Nashville Zoo is introducing two new 7-month-old cougars onto exhibit with the zoo’s resident cougar Jackson.
The two juveniles were part of a trio of cubs rescued in Washington State after they were orphaned in the wild. Jackson will be “easing into retirement,” according to a zoo spokesman. Current plans are to have the two young males available for public viewing in the afternoons beginning around 1:30.
The cubs were discovered last November near Shelton, Wash., after their mother was illegally shot. State wildlife officials worked with the Association of Zoos and Aquariums population manager for cougars to find the cubs new homes.
The first two cubs formed a strong bond, so they moved together to Nashville Zoo. The third was paired with a female cub at Houston Zoo.
“If they had been left in the wild, these cubs would have died without protection from their mother,” said Connie Philipp, director of animal collections at Nashville Zoo. “AZA works with local groups to place exotic and wild animals that are in need of homes. We had been placed on a waiting list for cougars because we knew we would have to find new animals for our exhibit as our current cougar was getting older.”

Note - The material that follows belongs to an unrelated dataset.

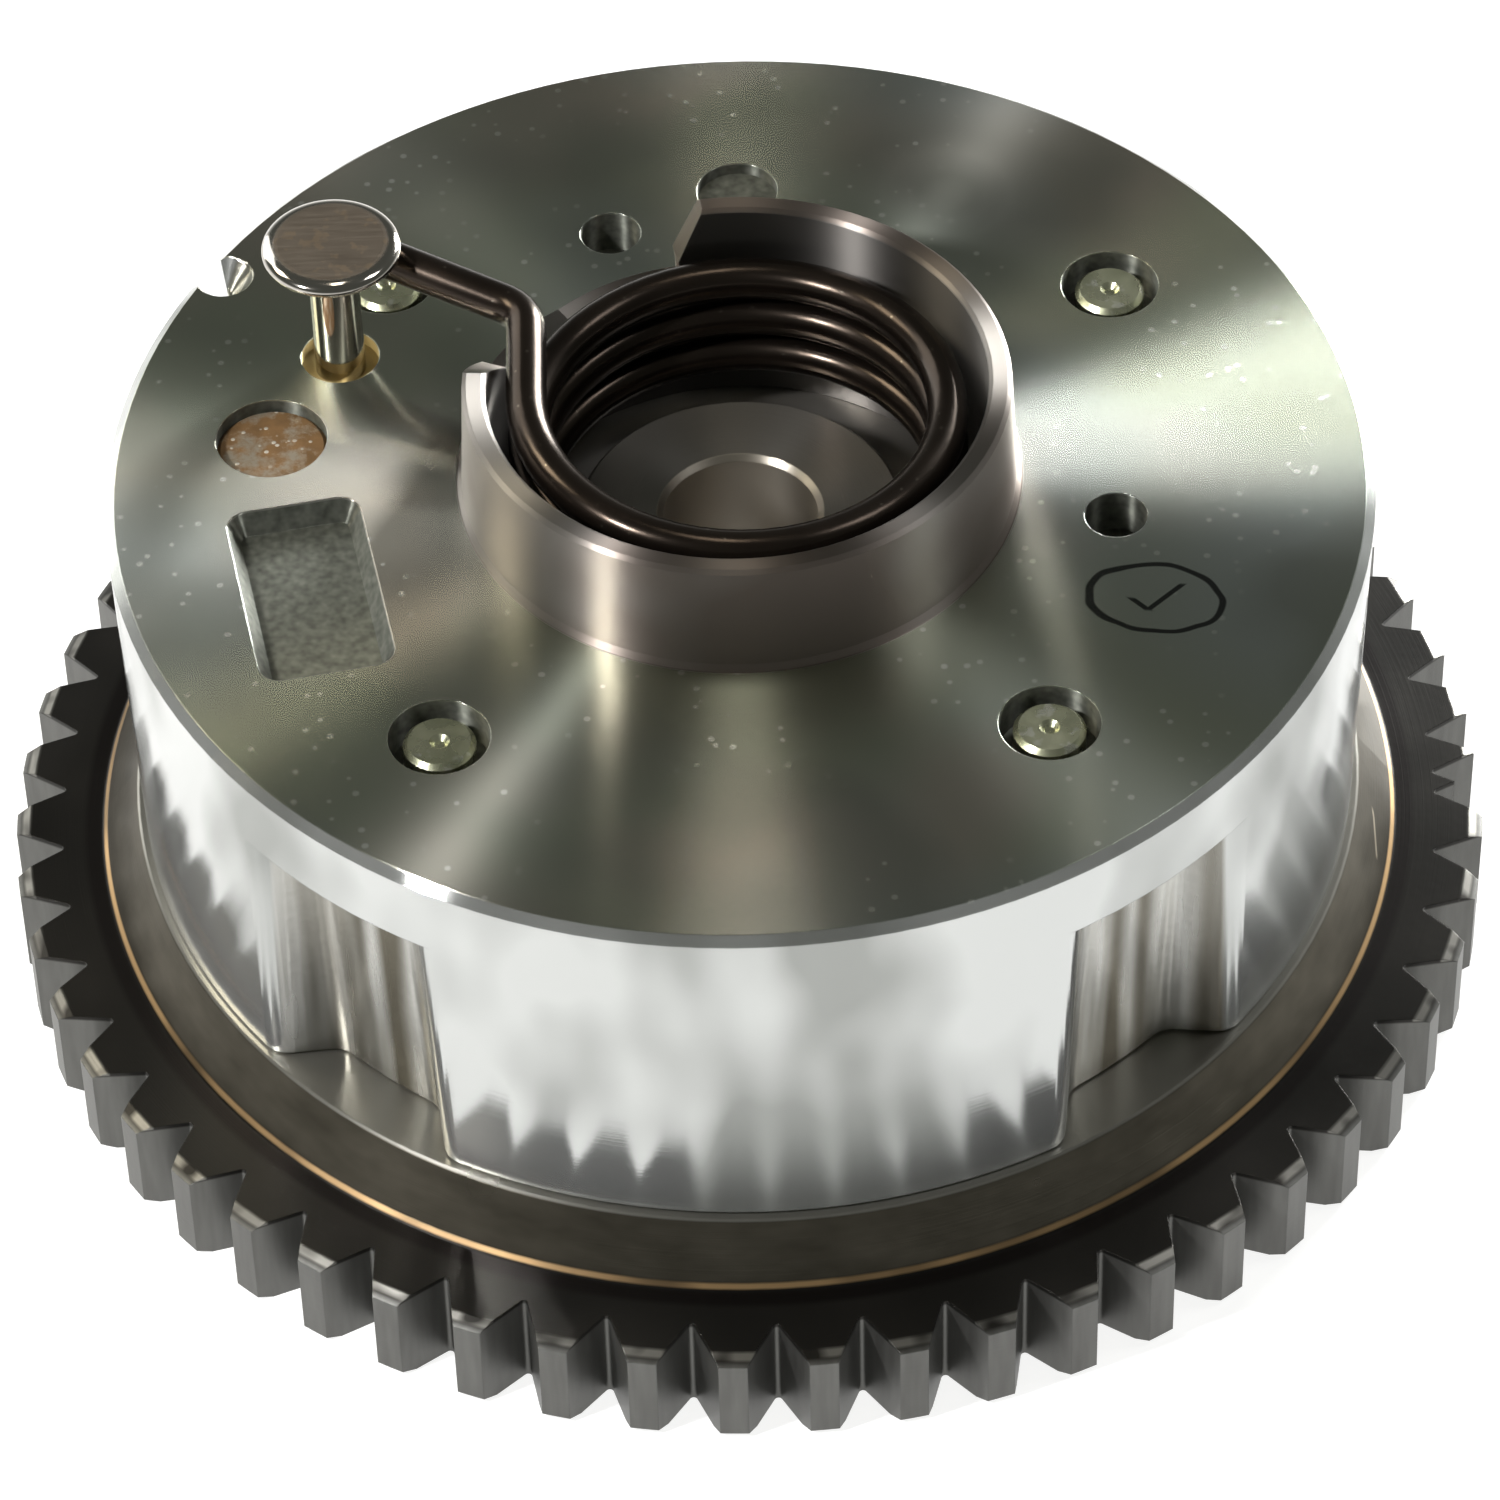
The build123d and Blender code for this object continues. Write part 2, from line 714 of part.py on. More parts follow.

Cougars — also known as mountain lions, pumas or panthers — live mostly in the western United States and Canada. They are the largest of the small cat species, weighing 75 to 250 pounds and stretching 3.5 to 6.5 feet long, with a tail that is one third of their total body length.
With the exception of the Florida panthers, cougars are not listed as endangered but do face many challenges in other parts of the country due to human encroachment and habitat destruction.